8.2. Expenses. To the extent applicable and unless otherwise specified in the applicable Ordering Document, upon invoice from Partner, Airtable will reimburse Partner for all reasonable expenses incurred by Partner while performing the Partner Services, including without limitation, transportation services, lodging, and meal and out-of-pocket expenses related to the provision of the Partner Services; provided, that such expense were approved by Airtable in writing prior to being incurred. Partner will include detailed documentation of all such expenses with each related invoice.

9. Term and Termination.

9.1. Term. This Addendum shall become effective as of the Addendum Effective Date and shall continue until terminated as set forth below (as applicable, the “Term”).

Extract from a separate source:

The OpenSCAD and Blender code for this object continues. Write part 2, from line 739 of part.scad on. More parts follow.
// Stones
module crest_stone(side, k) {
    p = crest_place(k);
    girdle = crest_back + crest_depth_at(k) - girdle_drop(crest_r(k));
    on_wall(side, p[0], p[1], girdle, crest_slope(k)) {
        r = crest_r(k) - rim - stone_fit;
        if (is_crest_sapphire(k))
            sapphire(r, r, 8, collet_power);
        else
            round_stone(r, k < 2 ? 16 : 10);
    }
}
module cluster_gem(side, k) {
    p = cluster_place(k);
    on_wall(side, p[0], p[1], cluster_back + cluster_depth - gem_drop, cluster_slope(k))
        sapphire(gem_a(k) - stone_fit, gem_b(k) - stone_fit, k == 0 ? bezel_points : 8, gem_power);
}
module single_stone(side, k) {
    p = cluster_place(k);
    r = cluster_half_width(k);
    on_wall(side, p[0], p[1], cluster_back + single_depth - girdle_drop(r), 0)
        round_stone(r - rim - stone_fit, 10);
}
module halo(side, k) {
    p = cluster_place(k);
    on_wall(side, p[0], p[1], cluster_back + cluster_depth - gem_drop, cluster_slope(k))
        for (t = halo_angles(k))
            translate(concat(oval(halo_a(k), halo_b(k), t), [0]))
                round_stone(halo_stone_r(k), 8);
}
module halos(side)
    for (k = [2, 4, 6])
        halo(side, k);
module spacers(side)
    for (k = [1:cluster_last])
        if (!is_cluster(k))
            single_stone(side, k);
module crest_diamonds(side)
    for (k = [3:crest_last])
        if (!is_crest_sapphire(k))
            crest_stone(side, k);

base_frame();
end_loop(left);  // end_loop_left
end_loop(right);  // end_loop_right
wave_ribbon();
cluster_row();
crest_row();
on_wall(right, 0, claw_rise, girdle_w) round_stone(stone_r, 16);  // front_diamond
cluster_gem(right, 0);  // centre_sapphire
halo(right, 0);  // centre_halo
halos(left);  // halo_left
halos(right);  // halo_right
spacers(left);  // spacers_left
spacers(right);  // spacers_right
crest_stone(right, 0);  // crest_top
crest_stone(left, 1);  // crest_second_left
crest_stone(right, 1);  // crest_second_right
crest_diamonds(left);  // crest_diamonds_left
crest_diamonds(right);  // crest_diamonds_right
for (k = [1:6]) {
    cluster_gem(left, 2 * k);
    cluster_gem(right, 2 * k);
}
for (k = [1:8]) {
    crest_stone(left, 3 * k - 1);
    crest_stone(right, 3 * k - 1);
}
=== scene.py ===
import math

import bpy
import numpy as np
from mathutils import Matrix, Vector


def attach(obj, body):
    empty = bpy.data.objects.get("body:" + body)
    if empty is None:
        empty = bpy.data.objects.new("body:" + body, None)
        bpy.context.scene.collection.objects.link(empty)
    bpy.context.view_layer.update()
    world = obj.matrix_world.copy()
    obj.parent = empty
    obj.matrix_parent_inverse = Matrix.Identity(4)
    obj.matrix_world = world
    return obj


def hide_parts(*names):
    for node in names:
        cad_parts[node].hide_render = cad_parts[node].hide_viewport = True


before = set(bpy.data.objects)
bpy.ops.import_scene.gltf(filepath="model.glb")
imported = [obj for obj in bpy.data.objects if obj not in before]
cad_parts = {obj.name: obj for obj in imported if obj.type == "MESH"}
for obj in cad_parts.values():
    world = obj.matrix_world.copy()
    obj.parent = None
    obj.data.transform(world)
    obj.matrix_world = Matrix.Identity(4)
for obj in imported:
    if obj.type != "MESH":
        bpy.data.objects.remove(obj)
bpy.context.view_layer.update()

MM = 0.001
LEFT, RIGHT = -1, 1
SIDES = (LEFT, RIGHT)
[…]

9.2. Termination of Addendum. Either party may terminate this Addendum as set forth in Section 7.2 of the Partner Program Agreement.

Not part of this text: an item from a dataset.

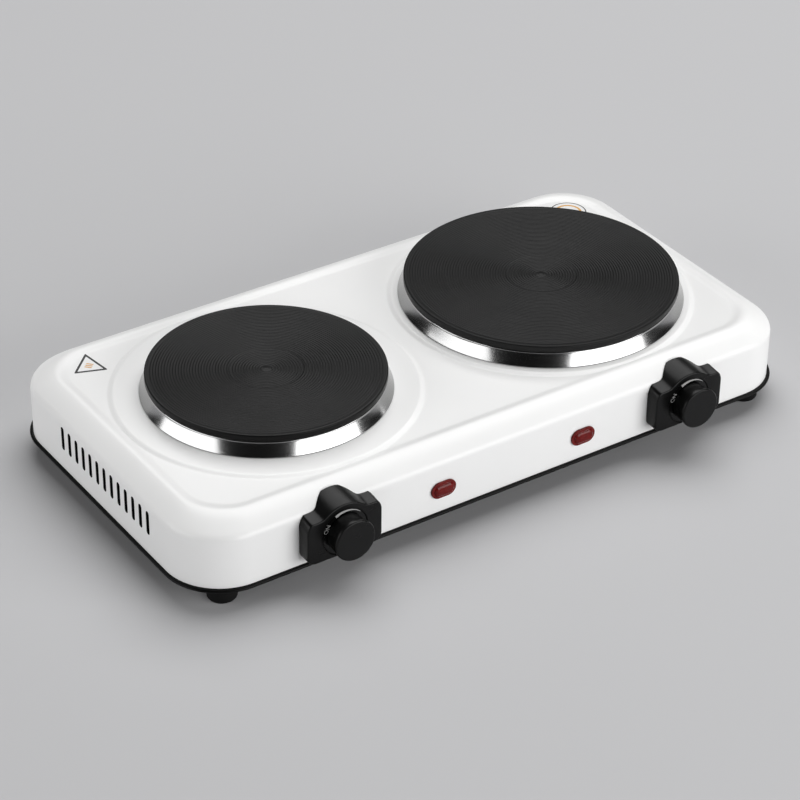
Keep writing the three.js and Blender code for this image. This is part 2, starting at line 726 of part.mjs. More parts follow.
function bezelOutline(inset, lift) {
  const half = BEZEL_HALF_W - inset;
  const low = WALL_Z + BEZEL_BOTTOM_RISE + inset;
  const rise = lift * BEZEL_LIFT - inset;
  const shoulder = BEZEL_HALF_W - BEZEL_CORNER_W;
  const top = [];
  for (let i = 0; i <= BEZEL_STEPS; i++) {
    const u = shoulder - (2 * shoulder * i) / BEZEL_STEPS;
    top.push(v2((u * half) / BEZEL_HALF_W, bezelTop(u) + rise));
  }
  const sideZ = bezelTop(shoulder) + rise - BEZEL_CORNER_DROP;
  return [
    v2(-half + BEZEL_CHAMFER, low),
    v2(half - BEZEL_CHAMFER, low),
    v2(half, low + BEZEL_CHAMFER),
    v2(half, sideZ),
    ...top,
    v2(-half, sideZ),
    v2(-half, low + BEZEL_CHAMFER),
  ];
}

// The outline pushed back from the front face, rising as it goes.
function bezelLoft(x, inset, yFront, yBack) {
  const full = BEZEL_DEPTH + BEZEL_BACK;
  const lift = (y) => (y - BEZEL_FRONT_Y) / full;
  const stack = loft([
    { points: bezelOutline(inset, lift(yFront)), z: -yFront },
    { points: bezelOutline(inset, lift(yBack)), z: -yBack },
  ]);
  return stack.transform([1, 0, 0, 0, 0, 0, 1, 0, 0, -1, 0, 0, x, 0, 0, 1]);
}

function bezel(s) {
  const x = s * KNOB_X;
  const backY = -HALF_Y + BEZEL_BACK;
  let made = bezelLoft(x, 0, BEZEL_FRONT_Y, backY);
  made = made.subtract(bezelLoft(x, BEZEL_WALL, BEZEL_FRONT_Y + BEZEL_WALL, backY + OVERCUT));
  const bossR = BUSH_R + BEZEL_BOSS_WALL;
  made = made.add(rod(bossR, BEZEL_FRONT_Y + BEZEL_WALL / 2, -HALF_Y - GAP, PIN_SIDES, x, KNOB_Z));
  const clear = housingProfile().map(([inset, z]) => [inset - GAP, z + (inset > 0 ? GAP : 0)]);
  made = made.subtract(loftOf([[-GAP, WALL_Z - OVERCUT], ...clear.slice(1)]));
  made = made.subtract(rod(DIAL_R, BEZEL_FRONT_Y - OVERCUT, DIAL_Y, KNOB_SIDES, x, KNOB_Z));
  const hub = rod(KNOB_HUB_R + GAP, BEZEL_FRONT_Y - OVERCUT, -HALF_Y + OVERCUT, PIN_SIDES, x, KNOB_Z);
  return made.subtract(hub);
}

function knob(s) {
  const backY = DIAL_Y - 2 * GAP;
  const hubY = -HALF_Y - BUSH_PROUD - GAP;
  const shaftHoleY = KNOB_FACE_Y + KNOB_SKIN;
  const bore = SHAFT_R + GAP;
  const profile = [
    [0, KNOB_FACE_Y],
    [KNOB_FACE_R - KNOB_EDGE, KNOB_FACE_Y],
    [KNOB_FACE_R, KNOB_FACE_Y + KNOB_EDGE],
    [KNOB_BASE_R, backY],
    [KNOB_HUB_R, backY],
    [KNOB_HUB_R, hubY],
    [bore, hubY],
    [bore, shaftHoleY],
    [0, shaftHoleY],
  ];
  return turnedY(profile, KNOB_SIDES, s * KNOB_X, KNOB_Z);
}

function controlShaft(s) {
  const front = KNOB_FACE_Y + KNOB_SKIN + GAP;
  const back = THERMOSTAT_BACK_Y - SHAFT_SHORT;
  const x = s * KNOB_X;
  const flatZ = KNOB_Z + SHAFT_R - SHAFT_FLAT;
  const topZ = KNOB_Z + SHAFT_R + OVERCUT;
  const flat = box(x - SHAFT_R, x + SHAFT_R, front - OVERCUT, front + SHAFT_FLAT_L, flatZ, topZ);
  return rod(SHAFT_R, front, back, PIN_SIDES, x, KNOB_Z).subtract(flat);
}

function thermostat(s) {
  const x = s * KNOB_X;
  const y0 = -INNER_Y + GAP;
  const y1 = THERMOSTAT_BACK_Y;
  const half = THERMOSTAT_W / 2;
  const body = box(x - half, x + half, y0, y1, THERMOSTAT_Z, CREASE_Z - THERMOSTAT_BELOW_CREASE);
  const bush = rod(BUSH_R, -HALF_Y - BUSH_PROUD, y0 + OVERCUT, BUSH_SIDES, x, KNOB_Z);
  const contacts = [-1, 1].map((t) => {
    const middle = x + t * CONTACT_X;
    const low = THERMOSTAT_Z + CONTACT_RISE;
    const high = low + CONTACT_T;
    return box(middle - CONTACT_W / 2, middle + CONTACT_W / 2, y1 - OVERCUT, y1 + CONTACT_PROUD, low, high);
  });
  const mouth = -HALF_Y - BUSH_PROUD - OVERCUT;
  const bore = rod(SHAFT_R + GAP, mouth, y1 - SHAFT_BORE_SHORT, PIN_SIDES, x, KNOB_Z);
  let made = all([body, bush, ...contacts]).subtract(bore);
  for (const t of [-1, 1]) {
    const screwX = x + t * THERMOSTAT_SCREW_X;
    const end = y0 + THERMOSTAT_SCREW_BORE;
    made = made.subtract(rod(THERMOSTAT_SCREW_R + GAP, y0 - OVERCUT, end, BORE_SIDES, screwX, KNOB_Z));
  }
  return made;
}

function thermostatScrew(x) {
  const seat = -HALF_Y - GAP;
  const profile = [
    [0, seat - THERMOSTAT_SCREW_HEAD_H],
    [THERMOSTAT_SCREW_HEAD_R, seat - THERMOSTAT_SCREW_HEAD_H],
    [THERMOSTAT_SCREW_HEAD_R, seat],
    [THERMOSTAT_SCREW_R, seat],
    [THERMOSTAT_SCREW_R, -INNER_Y + THERMOSTAT_SCREW_L],
    [0, -INNER_Y + THERMOSTAT_SCREW_L],
  ];
  return turnedY(profile, SCREW_SIDES, x, KNOB_Z);
}

for (const { name, s } of SIDES) {
  add("bezel_" + name, bezel(s), BLACK_PLASTIC);
  add("knob_" + name, knob(s), BLACK_PLASTIC);
  add("control_shaft_" + name, controlShaft(s), ZINC);
  add("thermostat_" + name, thermostat(s), CERAMIC);
  add("thermostat_screw_" + name + "_a", thermostatScrew(s * KNOB_X - THERMOSTAT_SCREW_X), ZINC);
  add("thermostat_screw_" + name + "_b", thermostatScrew(s * KNOB_X + THERMOSTAT_SCREW_X), ZINC);
}

// ---------------------------------------------------------------- pilot lamps

const LENS_STEM_Y = -INNER_Y + LENS_STEM;

function lens(s) {
  const x = s * LAMP_X;
  const seat = -HALF_Y - GAP;
  const stemY = seat - LENS_STEM_OVERLAP;
  const flange = facing(slotShape(x, LAMP_Z, LENS_W, LENS_H), seat - LENS_FLANGE, seat, CURVE_SIDES);
  const capShape = slotShape(x, LAMP_Z, LENS_CAP_W, LENS_CAP_H);
  const cap = facing(capShape, seat - LENS_CAP_PROUD, seat, CURVE_SIDES);
  const stem = facing(slotShape(x, LAMP_Z, LAMP_W, LAMP_H), stemY, LENS_STEM_Y, WELL_SIDES);
  return all([flange, cap, stem]);
}

function lampBody(s) {
  const x = s * LAMP_X;
  const y0 = LENS_STEM_Y + GAP;
  const collarY = -INNER_Y + GAP;
  const wide = LAMP_W / 2 + LAMP_COLLAR;
  const tall = LAMP_H / 2 + LAMP_COLLAR;
  const collar = box(x - wide, x + wide, collarY, y0 + LAMP_COLLAR, LAMP_Z - tall, LAMP_Z + tall);
  const barrel = facing(slotShape(x, LAMP_Z, LAMP_W, LAMP_H), y0 + OVERCUT, y0 + LAMP_D, WELL_SIDES);
  const mouth = slotShape(x, LAMP_Z, LAMP_W + 2 * GAP, LAMP_H + 2 * GAP);
  const well = facing(mouth, collarY - OVERCUT, y0, WELL_SIDES);
  return collar.add(barrel).subtract(well);
}

for (const { name, s } of SIDES) {
  add("pilot_lens_" + name, lens(s), RED_LENS);
  add("pilot_lamp_" + name, lampBody(s), BLACK_PLASTIC);
}

// ---------------------------------------------------------------- mains inlet, terminal block and leads

const BLOCK_Y = INNER_Y - BLOCK_FROM_REAR;
const BLOCK_Z = FLOOR_Z + GAP;
const CONTACT_Z = THERMOSTAT_Z + CONTACT_RISE + CONTACT_T / 2;

function cableGland() {
  const inside = INNER_Y - GLAND_INSIDE;
  const profile = [
    [CORD_R, inside],
    [GLAND_R + GLAND_BARB / 2, inside],
    [GLAND_R + GLAND_BARB, INNER_Y - GAP],
    [GLAND_R, INNER_Y - GAP],
    [GLAND_R, HALF_Y + GAP],
    [GLAND_FLANGE_R, HALF_Y + GAP],
    [GLAND_FLANGE_R, HALF_Y + GAP + GLAND_FLANGE_T],
    [GLAND_R - GLAND_GROOVE, HALF_Y + GAP + GLAND_FLANGE_T],
    [GLAND_R - GLAND_TAPER, REAR_REACH],
    [CORD_R, REAR_REACH],
    [CORD_R, inside],
  ];
  return turnedY(profile, PIN_SIDES, GLAND_X, GLAND_Z);
}

const wayX = (i) => GLAND_X + ((i - (BLOCK_WAYS - 1) / 2) * BLOCK_W) / (BLOCK_WAYS + BLOCK_END);

function terminalBlock() {
  const half = BLOCK_W / 2;
  const y0 = BLOCK_Y - BLOCK_D / 2;
  const y1 = BLOCK_Y + BLOCK_D / 2;
  const top = BLOCK_Z + BLOCK_H;
  const middle = BLOCK_Z + BLOCK_H / 2;
  let block = box(GLAND_X - half, GLAND_X + half, y0, y1, BLOCK_Z, top);
  for (let i = 0; i < BLOCK_WAYS; i++) {
    block = block.subtract(rod(BLOCK_BORE_R, y0 - OVERCUT, y1 + OVERCUT, WAY_SIDES, wayX(i), middle));
    block = block.subtract(disc(BLOCK_SCREW_R, middle, top + OVERCUT, SCREW_SIDES, wayX(i), BLOCK_Y));
  }
  return block;
}

// A round lead along a smooth curve through a few chosen points.
function lead(points) {
  const path = new THREE.CatmullRomCurve3(points, false, "centripetal");
  const ring = new THREE.Shape();
  ring.absarc(0, 0, LEAD_R, 0, 2 * Math.PI);
  const tube = new THREE.ExtrudeGeometry(ring, { extrudePath: path, steps: LEAD_STEPS, curveSegments: 3 });
  return solid(tube);
}

// From a way of the block, forward between the plates, to a contact of the thermostat.
function supplyLead(s) {
  const start = v3(wayX(s < 0 ? 0 : BLOCK_WAYS - 1), BLOCK_Y - 4, BLOCK_Z + BLOCK_H / 2);
  const low = FLOOR_Z + LEAD_R + 1.5;
  const endY = THERMOSTAT_BACK_Y + CONTACT_PROUD + LEAD_CLEAR;
  const endX = s * (KNOB_X - CONTACT_X);
  return lead([
    start,
    v3(start.x, BLOCK_Y - 20, start.z - 2),
    v3(s * 8, 20, low),
    v3(s * 12, -50, low),
    v3(s * 60, endY + 14, low + 1),
    v3(endX, endY + 8, CONTACT_Z - 2.4),
    v3(endX, endY, CONTACT_Z),
  ]);
}

// From the thermostat's other contact back under the plate, up to the heat shield's edge.
function heaterLead(s, plate) {
  const startX = s * (KNOB_X + CONTACT_X);
  const startY = THERMOSTAT_BACK_Y + CONTACT_PROUD + LEAD_CLEAR;
  const low = FLOOR_Z + LEAD_R + 4;
  const shieldZ = TOP_Z - PLATE_BODY_H - GAP - SHIELD_H;
  return lead([
    v3(startX, startY, CONTACT_Z),
    v3(startX, startY + 10, CONTACT_Z - 2.4),
    v3(startX - s * 4, -60, low + 6),
    v3(plate.x + s * 14, -36, shieldZ - 12),
    v3(plate.x + s * 12, -28, shieldZ - LEAD_R - 0.4),
  ]);
}

function earthScrew() {
  const seat = BASE_Z - GAP - WASHER_T;
  const washer = disc(WASHER_R, seat, BASE_Z - GAP, PIN_SIDES, EARTH.x, EARTH.y);
  return screw(EARTH.x, EARTH.y, seat, FLOOR_Z + EARTH_REACH).add(washer);
}

add("cable_gland", cableGland(), BLACK_PLASTIC);
add("terminal_block", terminalBlock(), CERAMIC);
add("earth_screw", earthScrew(), BRASS);
SIDES.forEach(({ name, s }, i) => {
  add("supply_lead_" + name, supplyLead(s), LEAD_SLEEVE);
  add("heater_lead_" + name, heaterLead(s, PLATES[i]), LEAD_SLEEVE);
});

export default hotPlate;
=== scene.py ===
import math

import bmesh
import bpy
import numpy as np
from mathutils import Matrix, Vector
from mathutils.geometry import delaunay_2d_cdt


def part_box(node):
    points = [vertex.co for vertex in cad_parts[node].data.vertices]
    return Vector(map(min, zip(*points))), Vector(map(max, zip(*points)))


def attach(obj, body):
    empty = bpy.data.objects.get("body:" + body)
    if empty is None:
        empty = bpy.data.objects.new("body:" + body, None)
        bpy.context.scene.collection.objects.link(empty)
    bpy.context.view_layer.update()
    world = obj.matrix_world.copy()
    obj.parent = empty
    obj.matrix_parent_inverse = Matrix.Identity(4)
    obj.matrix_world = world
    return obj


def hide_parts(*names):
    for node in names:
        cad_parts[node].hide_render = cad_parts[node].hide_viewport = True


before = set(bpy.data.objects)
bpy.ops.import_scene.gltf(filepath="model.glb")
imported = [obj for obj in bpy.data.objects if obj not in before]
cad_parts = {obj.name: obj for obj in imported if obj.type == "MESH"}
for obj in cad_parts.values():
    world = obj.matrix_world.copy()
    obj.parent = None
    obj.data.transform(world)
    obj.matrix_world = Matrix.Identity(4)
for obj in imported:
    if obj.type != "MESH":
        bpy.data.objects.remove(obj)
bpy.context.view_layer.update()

# ------------------------------------------------------------------------------------------------
# Base plate: a sheet steel tray painted satin black, pressed in one hit with a rolled lip that the
# housing stands in, and seven cooling slots under each hot plate. All sizes are in millimetres.
# ------------------------------------------------------------------------------------------------

MM = 0.001
STEEL = 0.8
CORNER_R = 38.5
CORNER_EASE = 0.5
CORNER_STEPS = 16
LIP_OUT = 2.0
LIP_INNER = 1.6
SLOT_PITCH = 12.0
SLOT_WIDTH = 4.0
SLOT_LENGTH = 52.0
SLOTS_PER_PLATE = 7
SLOT_END_SHARE = 0.4999
SLOT_END_POINTS = 7
PUNCH_DEPTH = 4.0
UNDERSIDE_INSET = 4.0
FLOOR_ROUND = 0.35
LIP_CHAMFER = 0.3


def box_mm(node):
    """Lowest and highest corner of a CAD node, in millimetres."""
    low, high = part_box(node)
    return low / MM, high / MM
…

9.3. Effect of Termination. Termination shall not relieve Airtable of its payment obligations, and those provisions that by their nature should survive such termination will survive, including terms and conditions relating to limitations of liability. Notwithstanding anything to the contrary, any Ordering Documents that are active at the time this Addendum or the Agreement expires or is terminated shall continue through the remainder of the applicable Ordering Document, subject to all the terms of this Addendum, provided that either party may terminate an Ordering Document if the other party materially breaches such Ordering Document and fails to cure such breach within thirty (30) days after receipt of written notice thereof.

10. Modifications.

Airtable may modify this Addendum in accordance with Section 11.9 of the Partner Program Agreement.